Overdependence on government subsidies


  • Discriminatory domestic subsidies

Nature

A wide variety of techniques is used by governments to subsidize production costs. They may be grouped as subsidies to specific industries, as regional development programmes, or as subsidies for particular economic activities (which seek to raise growth rates in broad groups of industries, to bring about significant structural adjustments, and to facilitate the adjustment of enterprises to economic shocks). Such government aids to domestic industries result in some degree of distortion of trade patterns. Some of these forms of aid may represent efforts either to offset tariff and other trade concessions or to improve balance of payments positions.

Background

An illegal subsidy in the EEC/EU is almost any action in which the state, as owner, acts differently from a private investor.

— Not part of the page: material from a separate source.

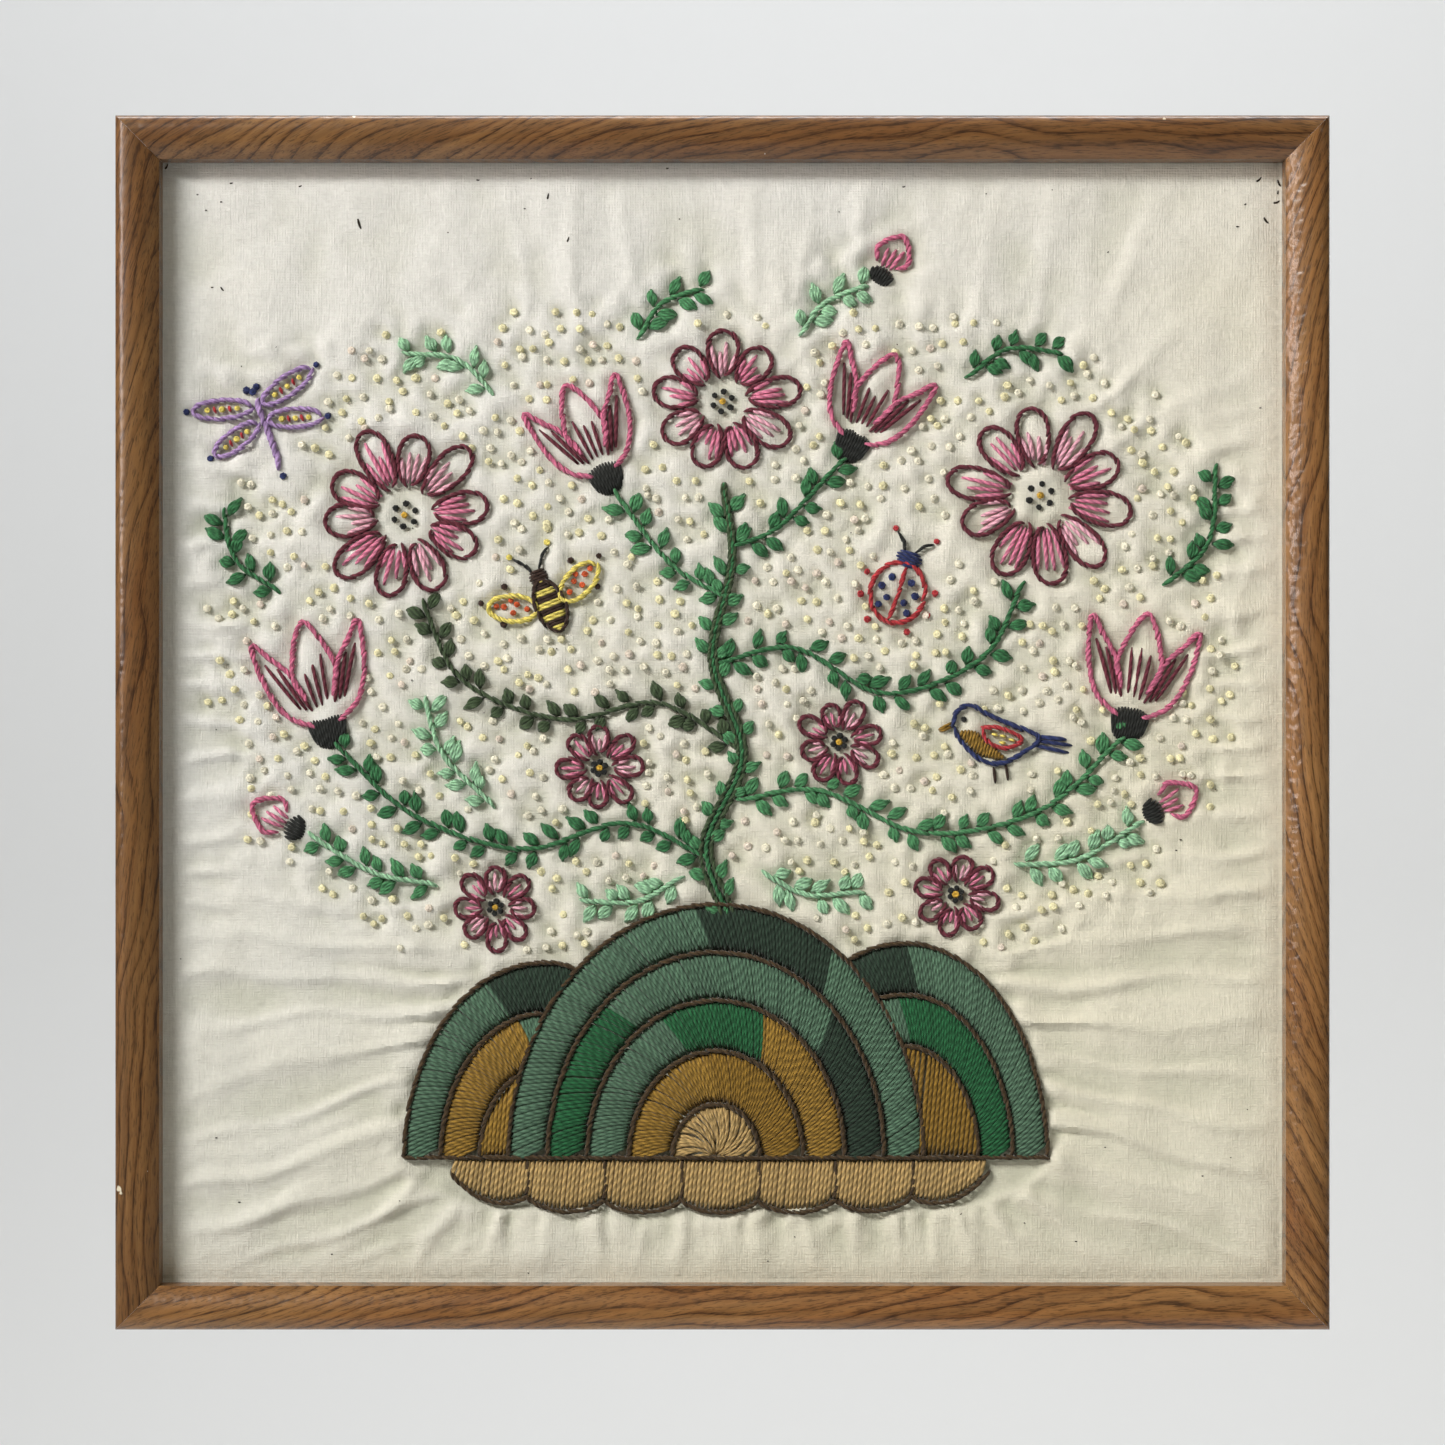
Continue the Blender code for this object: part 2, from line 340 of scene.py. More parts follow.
def strands(wool, flat, radius, top, rise=3.0, base=0.0):
    """Strands of one wool over the cloth; flat is (strands, rings, 2) in x, z. Each comes up through it, bows
    to its top height as 1 - |2 t - 1| ^ rise, and goes down again, thinner where it enters."""
    t = np.linspace(0, 1, flat.shape[1])[None, :]
    bow = 1 - abs(2 * t - 1) ** rise
    lift = -YARN_SINK + (YARN_SINK + base + top) * bow
    path = np.dstack((flat, cloth_top(flat[..., 0], flat[..., 1]) + lift))
    thick = radius * (0.62 + 0.38 * bow) * rng.uniform(0.92, 1.08, (len(flat), 1))
    return wool, path, thick


def pull(points, depth, width):
    """Note that stitches enter the cloth at these points and dimple it to this depth and width in mm."""
    points = np.asarray(points, float).reshape(-1, 2)
    pulls.append(np.column_stack((points, np.full(len(points), depth), np.full(len(points), width))))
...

Such actions may include cash payments, debt write-offs and any case in which governments (a) accept a rate of return below the market rate on investments in nationalized companies; (b) implicitly guarantee their borrowings; (c) inject additional equity capital into them when a private investor clearly would not; or (d) waive dividend payments.

Incidence

State subsidies in the EC were about 82 billion ecus a year in 1986-88. Of that, agriculture took an average of 11 billion ecus a year, coal 13 billion, railways 26 billion, and industry the remainder. In 1981-86, subsidies were around 89 billion ecu a year.

Counter claim

  1. Domestic subsidies and aids are prompted by greater sense of public responsibility toward improving economic conditions for those employed in depressed industries or regions, and raising the rate of growth both generally and in selected industries.